1. Always carry pen and paper. This works best for those writers who like  handwriting over typing, but it works for just about any writer on the go. The last time I had a solid 40 minutes to write, I was sitting at a cafe waiting for a friend who had overslept our brunch date. While waiting for people who are late is never fun, while she was doing her best to get there, I had 40 minutes of finally just sitting and writing, because I had pen and paper in my bag. If you don’t have the ability to carry even a small notebook with you (small Moleskines or similar notepads are godsends for small bags/pockets) at least have a pen. In a scrape you can generally find something to write on, you just need to actually be able to write (after all, many great ideas have started written down on cocktail napkins and toilet paper...)

2. Make writer-friendly choices. With the new move, I have now sadly gone from walking to work every day to actually having to commute into the District. Luckily there are a few different ways I can get to work, the main ones being driving the entire way (about half an hour, depending on traffic) or driving to a Metro stop and metroing the rest of the way in (about forty minutes). While having the added benefit of being a little easier on my wallet, taking the Metro into work means that I have about half an hour on a train to sit and write rather than half an hour focusing on the road.

Now, I know that changing up a commute might not work for everyone. Maybe you live somewhere that doesn’t have available public transit, or you need your car with you, or taking public trans would change your commute from 15 minutes to 50 minutes…you definitely shouldn’t make your life harder while trying to find time to write, but try to fit writing in to times that would otherwise be busy. Maybe, if you drive an hour each way to work, you can get a recorder and dictate a story to yourself. Maybe, if you spend your child’s nap time watching television, you could try to write instead (or write while watching TV if you can multitask). Look at your day, and try to figure out if there are places where you’re just sitting waiting or “killing time”. It’s likely you could get some writing in at those points.

3. Schedule “Writing Time”. Routines can be a good thing when trying to find time for things. It’s sometimes easier to motivate yourself when you’ve gotten “Every Tuesday from 7 to 7:30 is writing time” in your head.
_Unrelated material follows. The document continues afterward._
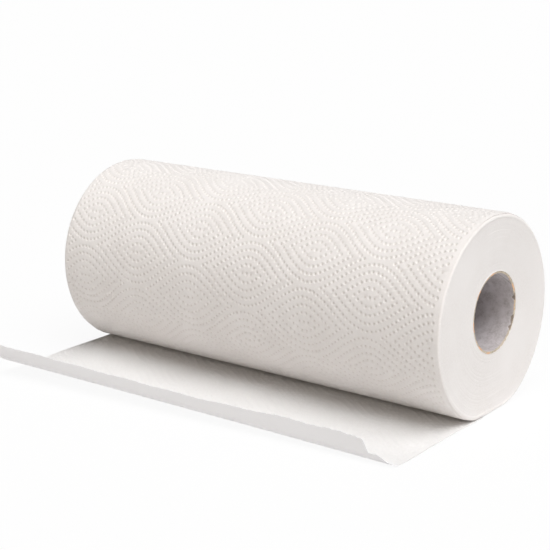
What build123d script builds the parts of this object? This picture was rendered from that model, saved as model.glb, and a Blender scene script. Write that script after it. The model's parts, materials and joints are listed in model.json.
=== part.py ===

It can also help if you’re the type of writer that needs an uninterrupted stretch of time to actually work out a scene (some people don’t work well with interruptions, it’s just what your writing style is like). Try to figure out if there’s a quiet night, or morning, or anything else where you can spend some time writing. Then set the time aside and actually do it. It doesn’t have to be hours on end, just try to give yourself half an hour Sunday morning, or Wednesday night, or whenever else you have the time and get some writing in.
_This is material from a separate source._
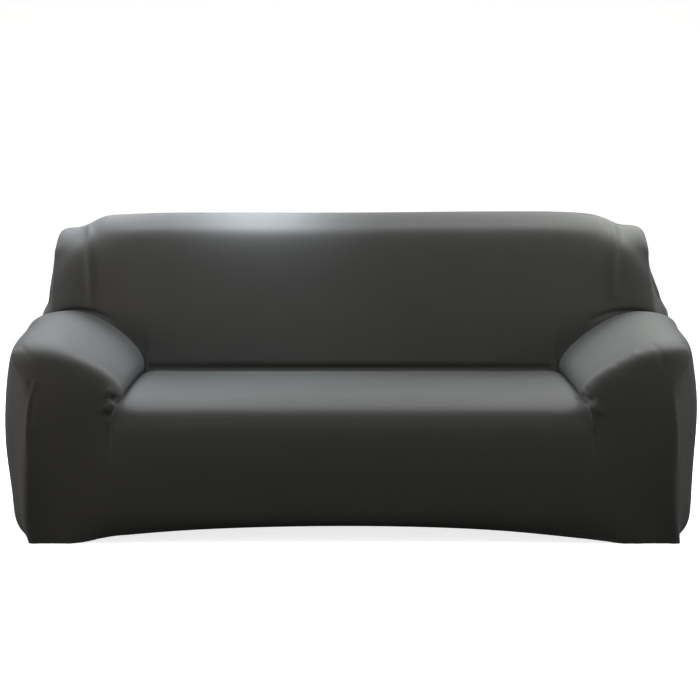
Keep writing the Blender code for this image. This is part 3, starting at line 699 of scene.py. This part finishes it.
# ---- The cover's surface with its folds ----


def facings(points, quads):
    """The way that each quad faces, with twice its area as the length."""
    diagonal_a = points[quads[:, 2]] - points[quads[:, 0]]
    diagonal_b = points[quads[:, 3]] - points[quads[:, 1]]
    return np.cross(diagonal_a, diagonal_b)


def corner_normals(points, quads):
    """The mean direction that the surface faces at each corner."""
    facing = facings(points, quads)
    found = np.zeros_like(points)
    for i in range(4):
        np.add.at(found, quads[:, i], facing)
    return unit(found)


def smooth_curve(knots, steps):
    """Points on a smooth curve through the knots, with steps to each span."""
    knots = np.array(knots, float)
    padded = np.vstack([2 * knots[0] - knots[1], knots, 2 * knots[-1] - knots[-2]])
    points = [knots[0]]
    for i in range(1, len(padded) - 2):
        a, b, c, d = padded[i - 1 : i + 3]
        for k in range(1, steps + 1):
            t = k / steps
            points.append(0.5 * (2 * b + (c - a) * t + (2 * a - 5 * b + 4 * c - d) * t**2
                                 + (3 * b - a - 3 * c + d) * t**3))
    return np.array(points)


def near_curve(points, curve):
    """How far each point is from a curve, its share of the way along it, and the curve's direction there."""
    spans = np.diff(curve, axis=0)
    lengths = np.linalg.norm(spans, axis=1)
    starts = np.append(0.0, np.cumsum(lengths))
    best = np.full(len(points), np.inf)
    share = np.zeros(len(points))
    off = np.zeros_like(points)
    way = np.zeros_like(points)
    for start, span, length, before in zip(curve, spans, lengths, starts):
        t = np.clip((points - start) @ span / length**2, 0, 1)
        apart = points - (start + t[:, None] * span)
        away = np.linalg.norm(apart, axis=1)
        closer = away < best
        best[closer] = away[closer]
        share[closer] = (before + t[closer] * length) / starts[-1]
        off[closer] = apart[closer]
        way[closer] = span / length
    return best, share, off, way


def add_fold(points, facing, moved, knots, half_width, rise, lean=0.0):
    """One soft fold or trough along a line or a smooth curve, highest in its middle.

    A lean gives it a trough on one side.
    """
    curve = smooth_curve(knots, CURVE_STEPS) if len(knots) > 2 else np.array(knots, float)
    reach = FOLD_REACH * half_width
    low, high = curve.min(0) - reach, curve.max(0) + reach
    near = np.flatnonzero(((points > low) & (points < high)).all(1))
    if not len(near):
        raise RuntimeError("a fold lies off the cloth")
    for k, knot in enumerate(curve):
        under = near[np.argmin(((points[near] - knot) ** 2).sum(1))]
        curve[k] += facing[under] * ((points[under] - knot) @ facing[under])
    away, share, off, way = near_curve(points[near], curve)
    side = (off * np.cross(facing[near], way)).sum(1) / half_width
    across = np.exp(-((away / half_width) ** 2)) * (1 + lean * side)
    ends = FOLD_ENDS + (1 - FOLD_ENDS) * np.sin(math.pi * share)
    beyond = np.exp(-((np.abs((off * way).sum(1)) / half_width) ** 2))
    moved[near] += facing[near] * (rise * across * ends * beyond)[:, None]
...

4. Make it a group activity. If you have some writer (or want-to-be writer) friends, and trying to maintain a social life is part of what’s making it hard to find writing time, write-ins might be a great solution to get you some writing time. A NaNoWriMo staple, a write-in is basically what it sounds like, a bunch of writers get together somewhere all carting laptops or pen/paper and then spend however long they can stay alternating between writing and talking (when you need a writing break of course). Having other people around also has the added bonus of giving you a little more motivation to actually write (local cafes are often good places for write-ins, including those in bookstores. Starbucks and [my personal favorite] Panera Bread are also great choices for outlets and free wifi).
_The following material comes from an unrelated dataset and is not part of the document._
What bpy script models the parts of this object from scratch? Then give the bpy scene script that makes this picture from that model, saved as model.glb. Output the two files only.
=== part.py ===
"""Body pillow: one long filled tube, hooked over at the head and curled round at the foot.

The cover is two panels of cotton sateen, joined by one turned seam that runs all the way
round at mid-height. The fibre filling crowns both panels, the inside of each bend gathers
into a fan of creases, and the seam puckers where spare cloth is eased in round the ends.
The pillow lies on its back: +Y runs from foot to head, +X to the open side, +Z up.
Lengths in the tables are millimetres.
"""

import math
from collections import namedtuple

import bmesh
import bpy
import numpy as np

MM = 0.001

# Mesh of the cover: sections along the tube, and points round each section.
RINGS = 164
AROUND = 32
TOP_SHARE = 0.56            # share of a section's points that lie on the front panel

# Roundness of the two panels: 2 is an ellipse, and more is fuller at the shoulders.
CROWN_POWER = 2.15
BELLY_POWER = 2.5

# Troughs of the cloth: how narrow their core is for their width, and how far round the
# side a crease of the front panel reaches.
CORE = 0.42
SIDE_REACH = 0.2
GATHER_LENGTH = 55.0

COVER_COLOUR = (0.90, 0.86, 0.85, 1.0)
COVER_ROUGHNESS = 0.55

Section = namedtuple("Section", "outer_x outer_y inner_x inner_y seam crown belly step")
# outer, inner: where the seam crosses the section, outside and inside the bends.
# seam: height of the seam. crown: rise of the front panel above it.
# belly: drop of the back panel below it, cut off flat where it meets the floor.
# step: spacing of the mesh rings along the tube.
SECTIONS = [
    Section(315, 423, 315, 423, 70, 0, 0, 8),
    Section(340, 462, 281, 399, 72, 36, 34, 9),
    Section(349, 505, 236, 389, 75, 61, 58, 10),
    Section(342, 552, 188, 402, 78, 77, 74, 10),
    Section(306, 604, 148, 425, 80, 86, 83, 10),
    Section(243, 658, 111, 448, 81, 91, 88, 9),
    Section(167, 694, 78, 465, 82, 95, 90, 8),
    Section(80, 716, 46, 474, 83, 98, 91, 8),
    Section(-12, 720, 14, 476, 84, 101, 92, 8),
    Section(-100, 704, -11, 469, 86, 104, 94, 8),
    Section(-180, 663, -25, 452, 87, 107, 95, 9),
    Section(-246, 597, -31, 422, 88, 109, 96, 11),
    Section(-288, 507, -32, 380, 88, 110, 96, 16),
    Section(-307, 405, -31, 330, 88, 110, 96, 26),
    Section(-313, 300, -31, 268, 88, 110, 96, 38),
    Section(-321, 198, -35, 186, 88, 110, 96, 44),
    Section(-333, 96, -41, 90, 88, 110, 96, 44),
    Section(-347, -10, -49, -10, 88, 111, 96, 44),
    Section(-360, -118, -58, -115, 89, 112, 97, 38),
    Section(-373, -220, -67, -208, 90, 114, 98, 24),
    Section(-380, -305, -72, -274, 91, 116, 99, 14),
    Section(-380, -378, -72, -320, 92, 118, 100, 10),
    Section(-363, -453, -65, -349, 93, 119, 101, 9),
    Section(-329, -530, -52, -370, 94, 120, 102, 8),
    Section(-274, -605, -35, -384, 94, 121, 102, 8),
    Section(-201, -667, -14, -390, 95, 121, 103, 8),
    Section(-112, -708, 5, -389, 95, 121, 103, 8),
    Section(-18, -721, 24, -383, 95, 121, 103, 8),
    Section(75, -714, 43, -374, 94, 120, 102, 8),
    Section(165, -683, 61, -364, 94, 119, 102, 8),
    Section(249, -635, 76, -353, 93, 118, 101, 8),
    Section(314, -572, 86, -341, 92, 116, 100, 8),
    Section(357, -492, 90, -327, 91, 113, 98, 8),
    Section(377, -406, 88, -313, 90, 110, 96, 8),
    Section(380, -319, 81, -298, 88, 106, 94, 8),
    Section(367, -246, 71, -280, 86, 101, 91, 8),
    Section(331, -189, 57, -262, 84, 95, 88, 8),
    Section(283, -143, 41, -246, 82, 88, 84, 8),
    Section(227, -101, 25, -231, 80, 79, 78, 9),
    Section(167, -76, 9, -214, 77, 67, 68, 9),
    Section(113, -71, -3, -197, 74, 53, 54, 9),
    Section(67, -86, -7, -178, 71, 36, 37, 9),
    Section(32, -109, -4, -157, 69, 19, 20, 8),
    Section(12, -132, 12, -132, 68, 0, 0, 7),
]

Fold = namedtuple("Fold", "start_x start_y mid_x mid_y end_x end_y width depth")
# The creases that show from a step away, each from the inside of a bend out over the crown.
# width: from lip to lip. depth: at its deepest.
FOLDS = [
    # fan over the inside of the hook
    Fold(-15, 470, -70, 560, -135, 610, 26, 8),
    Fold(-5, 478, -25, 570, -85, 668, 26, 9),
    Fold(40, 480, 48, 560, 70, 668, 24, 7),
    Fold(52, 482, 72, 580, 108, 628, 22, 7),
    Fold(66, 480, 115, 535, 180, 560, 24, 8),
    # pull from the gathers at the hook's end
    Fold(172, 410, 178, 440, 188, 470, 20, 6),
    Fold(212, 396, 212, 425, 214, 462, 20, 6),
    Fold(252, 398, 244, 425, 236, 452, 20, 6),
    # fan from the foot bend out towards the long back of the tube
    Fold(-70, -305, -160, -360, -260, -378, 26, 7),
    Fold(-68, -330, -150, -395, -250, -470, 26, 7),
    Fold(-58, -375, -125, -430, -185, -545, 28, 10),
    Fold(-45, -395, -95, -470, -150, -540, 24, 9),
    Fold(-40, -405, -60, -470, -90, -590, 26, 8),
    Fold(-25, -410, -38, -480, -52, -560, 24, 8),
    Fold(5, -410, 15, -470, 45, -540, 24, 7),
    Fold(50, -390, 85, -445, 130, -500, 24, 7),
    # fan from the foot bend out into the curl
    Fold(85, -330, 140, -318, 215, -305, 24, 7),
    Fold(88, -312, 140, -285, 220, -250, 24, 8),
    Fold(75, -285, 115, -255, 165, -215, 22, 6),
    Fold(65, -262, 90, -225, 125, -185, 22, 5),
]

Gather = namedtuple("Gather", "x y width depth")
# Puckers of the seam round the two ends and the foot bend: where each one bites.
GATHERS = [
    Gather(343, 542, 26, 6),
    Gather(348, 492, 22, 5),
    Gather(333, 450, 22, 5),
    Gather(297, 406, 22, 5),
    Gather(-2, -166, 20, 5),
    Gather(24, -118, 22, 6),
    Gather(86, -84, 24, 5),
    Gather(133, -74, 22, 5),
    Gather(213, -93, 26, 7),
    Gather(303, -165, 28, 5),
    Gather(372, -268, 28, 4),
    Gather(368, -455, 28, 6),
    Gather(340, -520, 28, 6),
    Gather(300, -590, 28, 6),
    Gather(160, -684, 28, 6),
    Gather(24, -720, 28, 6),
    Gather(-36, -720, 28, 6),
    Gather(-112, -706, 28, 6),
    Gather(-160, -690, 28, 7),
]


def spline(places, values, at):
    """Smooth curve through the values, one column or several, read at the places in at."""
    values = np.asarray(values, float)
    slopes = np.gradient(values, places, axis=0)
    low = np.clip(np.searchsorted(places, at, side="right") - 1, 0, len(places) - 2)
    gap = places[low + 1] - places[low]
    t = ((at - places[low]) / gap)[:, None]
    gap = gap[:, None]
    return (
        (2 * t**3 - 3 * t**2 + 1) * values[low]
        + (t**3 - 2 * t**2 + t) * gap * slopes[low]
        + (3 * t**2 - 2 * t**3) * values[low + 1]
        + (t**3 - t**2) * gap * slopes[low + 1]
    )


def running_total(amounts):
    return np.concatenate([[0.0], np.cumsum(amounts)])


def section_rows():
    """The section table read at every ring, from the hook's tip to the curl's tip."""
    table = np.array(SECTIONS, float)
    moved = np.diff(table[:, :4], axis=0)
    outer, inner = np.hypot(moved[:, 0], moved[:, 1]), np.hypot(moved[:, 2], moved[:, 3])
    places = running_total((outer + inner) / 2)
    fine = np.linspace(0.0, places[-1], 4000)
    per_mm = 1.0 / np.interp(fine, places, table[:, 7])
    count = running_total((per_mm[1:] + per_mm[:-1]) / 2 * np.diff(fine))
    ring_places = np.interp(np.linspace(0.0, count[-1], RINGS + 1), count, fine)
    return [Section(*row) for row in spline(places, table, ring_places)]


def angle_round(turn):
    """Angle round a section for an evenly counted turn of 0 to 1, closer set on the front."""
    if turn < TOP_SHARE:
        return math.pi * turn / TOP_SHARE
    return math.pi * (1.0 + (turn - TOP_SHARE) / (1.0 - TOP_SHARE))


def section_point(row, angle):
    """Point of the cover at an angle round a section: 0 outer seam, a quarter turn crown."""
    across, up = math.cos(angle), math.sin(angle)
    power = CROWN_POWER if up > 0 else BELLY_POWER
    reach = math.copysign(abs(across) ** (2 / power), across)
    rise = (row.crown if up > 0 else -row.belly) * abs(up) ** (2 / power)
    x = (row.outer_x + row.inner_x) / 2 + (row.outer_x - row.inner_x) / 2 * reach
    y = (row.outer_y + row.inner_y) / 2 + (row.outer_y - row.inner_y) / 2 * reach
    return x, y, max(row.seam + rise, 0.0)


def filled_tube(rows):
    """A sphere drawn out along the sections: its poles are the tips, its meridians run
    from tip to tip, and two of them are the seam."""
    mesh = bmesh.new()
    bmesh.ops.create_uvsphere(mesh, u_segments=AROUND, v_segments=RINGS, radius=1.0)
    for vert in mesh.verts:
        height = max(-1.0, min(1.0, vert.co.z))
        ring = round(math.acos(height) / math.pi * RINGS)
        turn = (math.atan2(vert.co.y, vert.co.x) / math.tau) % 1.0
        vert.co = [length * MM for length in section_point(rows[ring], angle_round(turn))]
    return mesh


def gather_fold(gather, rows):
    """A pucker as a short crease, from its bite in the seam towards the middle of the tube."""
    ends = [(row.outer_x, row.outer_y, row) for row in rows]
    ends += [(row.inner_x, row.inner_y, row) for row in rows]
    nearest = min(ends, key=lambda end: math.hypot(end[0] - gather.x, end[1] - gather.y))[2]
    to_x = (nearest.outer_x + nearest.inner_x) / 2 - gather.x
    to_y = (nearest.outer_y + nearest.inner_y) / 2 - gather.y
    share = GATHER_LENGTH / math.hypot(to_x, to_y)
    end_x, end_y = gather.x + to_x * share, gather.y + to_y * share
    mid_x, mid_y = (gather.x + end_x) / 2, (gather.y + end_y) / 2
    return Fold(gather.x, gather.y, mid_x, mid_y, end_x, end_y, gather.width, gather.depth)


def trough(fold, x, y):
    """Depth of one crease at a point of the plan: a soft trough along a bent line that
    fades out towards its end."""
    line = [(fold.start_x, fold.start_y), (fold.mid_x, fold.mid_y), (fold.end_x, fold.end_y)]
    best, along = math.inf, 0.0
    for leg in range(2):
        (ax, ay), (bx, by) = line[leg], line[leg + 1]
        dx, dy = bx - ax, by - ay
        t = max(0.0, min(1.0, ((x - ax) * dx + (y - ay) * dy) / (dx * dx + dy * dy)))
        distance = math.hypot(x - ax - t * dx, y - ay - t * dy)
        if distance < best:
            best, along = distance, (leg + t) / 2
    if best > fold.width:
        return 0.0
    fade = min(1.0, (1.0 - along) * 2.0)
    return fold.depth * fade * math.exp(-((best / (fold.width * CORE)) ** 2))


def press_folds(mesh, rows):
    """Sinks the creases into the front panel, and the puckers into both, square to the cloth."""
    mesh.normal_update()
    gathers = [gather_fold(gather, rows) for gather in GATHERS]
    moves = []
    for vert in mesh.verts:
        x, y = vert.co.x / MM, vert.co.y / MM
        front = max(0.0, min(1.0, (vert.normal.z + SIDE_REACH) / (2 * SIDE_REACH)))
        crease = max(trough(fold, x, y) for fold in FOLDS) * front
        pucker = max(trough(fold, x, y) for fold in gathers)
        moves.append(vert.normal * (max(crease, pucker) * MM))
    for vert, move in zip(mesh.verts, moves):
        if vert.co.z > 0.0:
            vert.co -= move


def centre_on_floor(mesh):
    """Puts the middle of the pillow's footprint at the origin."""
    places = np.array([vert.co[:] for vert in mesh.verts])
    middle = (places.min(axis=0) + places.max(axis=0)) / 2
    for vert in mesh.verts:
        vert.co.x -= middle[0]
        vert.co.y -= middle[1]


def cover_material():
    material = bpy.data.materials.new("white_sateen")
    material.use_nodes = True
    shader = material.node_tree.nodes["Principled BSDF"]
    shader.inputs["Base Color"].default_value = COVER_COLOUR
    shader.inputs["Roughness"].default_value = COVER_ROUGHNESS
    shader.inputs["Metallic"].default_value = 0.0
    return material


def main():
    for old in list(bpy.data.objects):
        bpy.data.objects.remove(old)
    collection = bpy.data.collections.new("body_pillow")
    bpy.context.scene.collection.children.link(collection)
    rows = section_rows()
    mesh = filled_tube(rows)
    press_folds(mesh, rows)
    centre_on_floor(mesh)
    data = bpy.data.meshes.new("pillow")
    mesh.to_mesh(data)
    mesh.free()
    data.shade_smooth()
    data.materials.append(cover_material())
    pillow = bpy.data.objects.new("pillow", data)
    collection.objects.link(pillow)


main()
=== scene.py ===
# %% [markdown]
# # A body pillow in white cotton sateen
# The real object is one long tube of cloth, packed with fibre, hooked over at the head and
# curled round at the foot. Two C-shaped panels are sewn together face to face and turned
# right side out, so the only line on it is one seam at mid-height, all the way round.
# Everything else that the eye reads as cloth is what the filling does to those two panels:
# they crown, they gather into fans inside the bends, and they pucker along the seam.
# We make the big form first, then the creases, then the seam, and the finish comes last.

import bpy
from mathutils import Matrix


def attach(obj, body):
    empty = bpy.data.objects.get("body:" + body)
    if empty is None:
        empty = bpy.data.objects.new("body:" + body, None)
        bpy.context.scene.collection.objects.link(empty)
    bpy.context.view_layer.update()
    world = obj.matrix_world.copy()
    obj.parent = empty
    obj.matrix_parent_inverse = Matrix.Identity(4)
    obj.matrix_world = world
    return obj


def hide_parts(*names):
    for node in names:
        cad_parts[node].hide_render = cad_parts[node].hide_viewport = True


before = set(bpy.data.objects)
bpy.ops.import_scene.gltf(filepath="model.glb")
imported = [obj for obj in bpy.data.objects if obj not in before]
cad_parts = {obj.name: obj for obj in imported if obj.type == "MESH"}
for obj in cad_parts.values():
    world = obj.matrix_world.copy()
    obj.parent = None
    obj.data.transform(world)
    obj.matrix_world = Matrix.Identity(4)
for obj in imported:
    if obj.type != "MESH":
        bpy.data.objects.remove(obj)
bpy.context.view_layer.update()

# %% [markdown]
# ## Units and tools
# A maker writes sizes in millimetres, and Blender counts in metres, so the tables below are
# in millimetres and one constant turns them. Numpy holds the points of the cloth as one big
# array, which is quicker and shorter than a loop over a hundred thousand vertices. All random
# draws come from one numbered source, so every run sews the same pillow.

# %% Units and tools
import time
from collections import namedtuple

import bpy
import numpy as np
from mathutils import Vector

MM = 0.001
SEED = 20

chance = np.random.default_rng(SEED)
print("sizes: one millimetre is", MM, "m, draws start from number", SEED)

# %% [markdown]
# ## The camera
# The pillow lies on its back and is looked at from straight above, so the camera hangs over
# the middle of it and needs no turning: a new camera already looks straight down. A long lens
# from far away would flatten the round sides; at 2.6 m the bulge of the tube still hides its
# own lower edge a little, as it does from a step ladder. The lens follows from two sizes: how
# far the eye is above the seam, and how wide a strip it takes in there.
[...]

5. Remember your outside life is important too. Do you really just not have enough time to write even after all of that? Would you have to stop seeing friends, or doing something else that you love to fit in even a couple of words while on the train to work? Then don’t stress yourself. Writing will always be there, the rest of your life might not be. Allow yourself to take a break, and start writing again after you’ve finished wedding planning, or your kickball team’s season is done, or when that big project at work is done. Just because you’re a writer doesn’t mean you don’t get to have a life.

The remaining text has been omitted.